Similarly, encouraging foreign direct investment (FDI) in the dairy sector can yield substantial benefits. For instance, if renowned brands like Amul are allowed to enter Nepal, they can bring advanced technologies, expertise, and cooperative models. It is important to dispel the misconception spread by interest groups that such investment will negatively impact local milk farmers. In reality, international brands will still rely on local farmers for their milk supply. Additionally, the comparative affordability of milk in Nepal compared to neighboring India ensures that Nepali farmers will not suffer from a lack of demand. In fact, increased competition and demand from foreign brands entering the market will incentivize farmers to produce more milk. Hence, the government should prioritize the best interests of the overall population rather than succumbing to pressure from interest groups.

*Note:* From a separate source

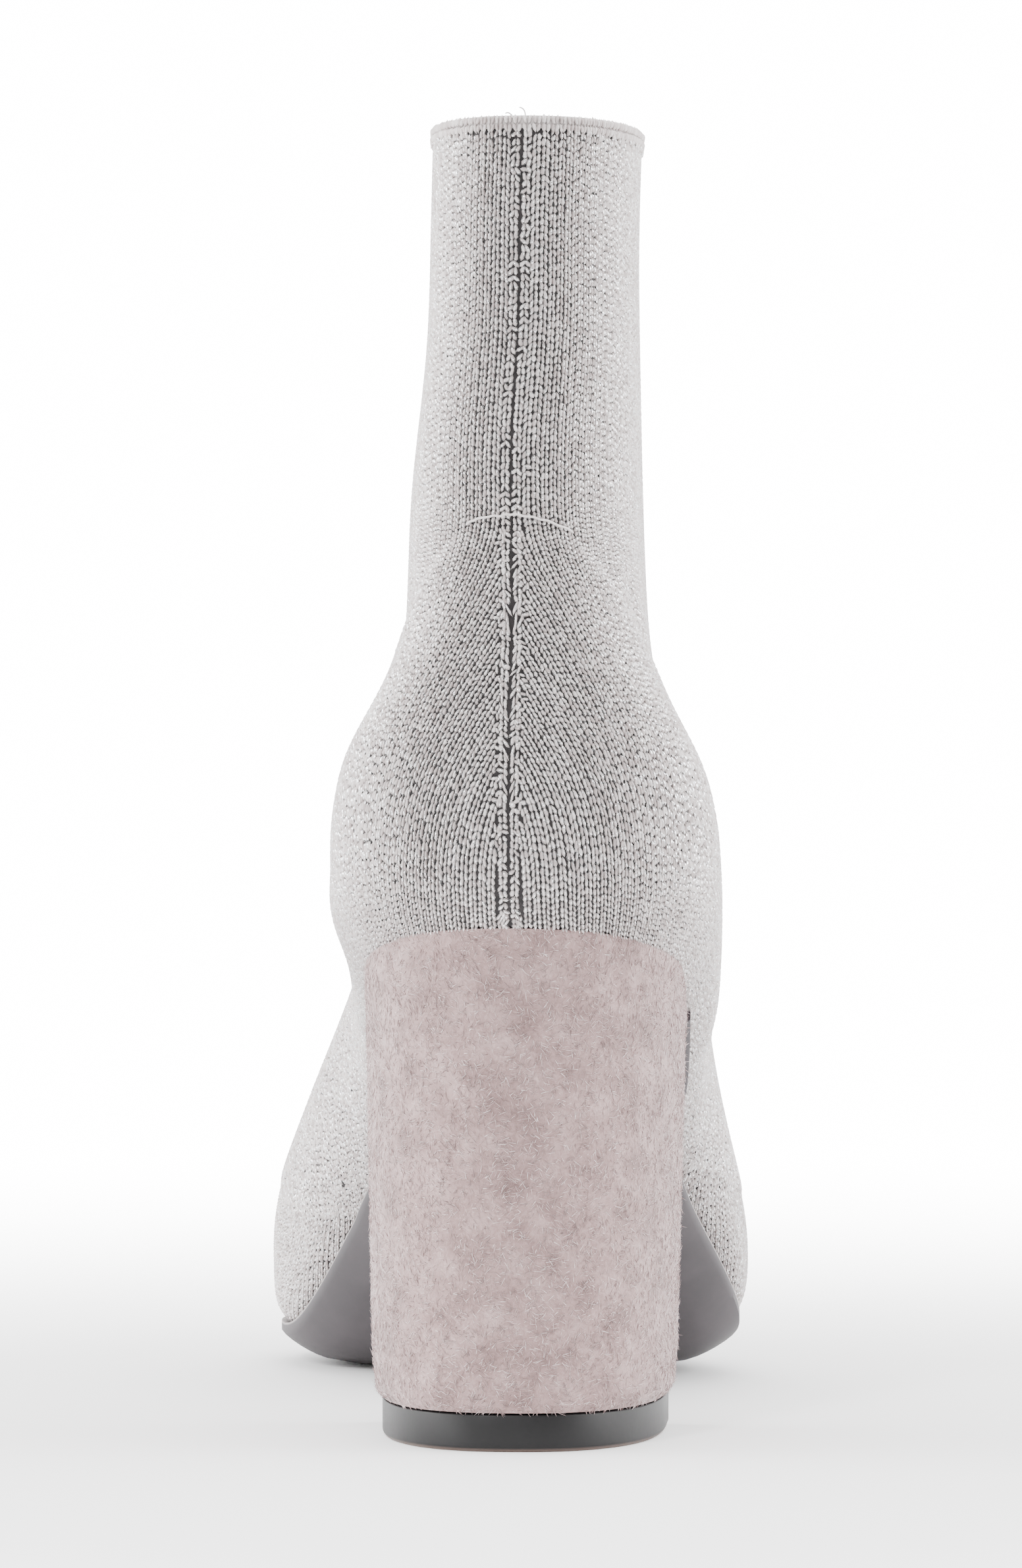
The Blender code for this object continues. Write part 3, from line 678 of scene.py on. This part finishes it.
def knit_lines(points):
    """Lengths across and along the wales on one side of the leg.

    Across: the length from the back seam seen from above, less the lean gathered so far.
    Along: the length down from the collar, with the courses kept square to leaning wales.
    """
    across = length_along(points, 1, flat=True)
    below = length_along(points[::-1], 0)[::-1]
    lean = LEAN_SLOPE * ease((below - LEAN_START[0]) / LEAN_START[1])
    lean = lean * (1.0 - ease((below - LEAN_END[0]) / LEAN_END[1]))
    middle = (lean[1:] + lean[:-1]) / 2 * -np.diff(below, axis=0)
    shift = np.concatenate([np.cumsum(middle[::-1], axis=0)[::-1], np.zeros((1, points.shape[1]))])
    near = 1.0 / (1.0 + (across / 0.090) ** 2)
    square = 0.010 * np.tanh(across / 0.010)
    wale = across - shift * near
    return wale, -below - lean * square + uneven(wale), across


def uneven(wale):
    """Small rises and falls of the courses from wale to wale: two waves of other lengths."""
    turn = 2 * np.pi * wale / WALE
    return COURSE * (0.24 * np.sin(turn / 2.7) + 0.22 * np.sin(turn / 5.3 + 1.0))


def toe_grid(points, stations, girths):
    """The toe panel's cloth on one side: cross-sections at fixed stations, from ridge to sole."""
    grid = np.empty((len(stations), len(girths), 3))
    nose = np.argmax(points[:, -1, 1])
    ridge = points[nose:, -1][::-1]
    for row, station in enumerate(stations):
        reached = points[:, -1, 1] >= station
        lines = points[reached]
        x = np.array([np.interp(station, line[:, 1], line[:, 0]) for line in lines])
        z = np.array([np.interp(station, line[:, 1], line[:, 2]) for line in lines])
        profile = np.stack([x, np.full_like(x, station), z], axis=1)[::-1]
        top = np.array([np.interp(station, ridge[:, 1], ridge[:, k]) for k in range(3)])
        top[1] = station
        profile = np.concatenate([top[None], profile])
        run = np.concatenate([[0], np.cumsum(np.linalg.norm(np.diff(profile, axis=0), axis=1))])
        for k in range(3):
            grid[row, :, k] = np.interp(girths * run[-1], run, profile[:, k])
    return grid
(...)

Lastly, the government must take decisive steps to ensure free market competition in the dairy sector and limit its crucial role in standardizing milk quality through the implementation of effective quality control measures. Introducing a free-market framework and fostering healthy competition are essential as they empower the market to self-regulate, eliminating substandard milk products that fall short of meeting consumer demands. In a truly free market, local participants will be driven to standardize their milk products to compete effectively. As a result, only the highest quality milk will prevail in the market, benefiting consumers by guaranteeing their access to safe and nutritious dairy products. Embracing such a market-oriented approach is pivotal for the industry’s long-term growth and sustainability, as it encourages innovation, efficiency, and the continual improvement of product offerings. By facilitating an environment where quality is the hallmark, the government can inspire consumer trust, foster economic development, and position Nepal’s dairy sector as a beacon of excellence both domestically and internationally.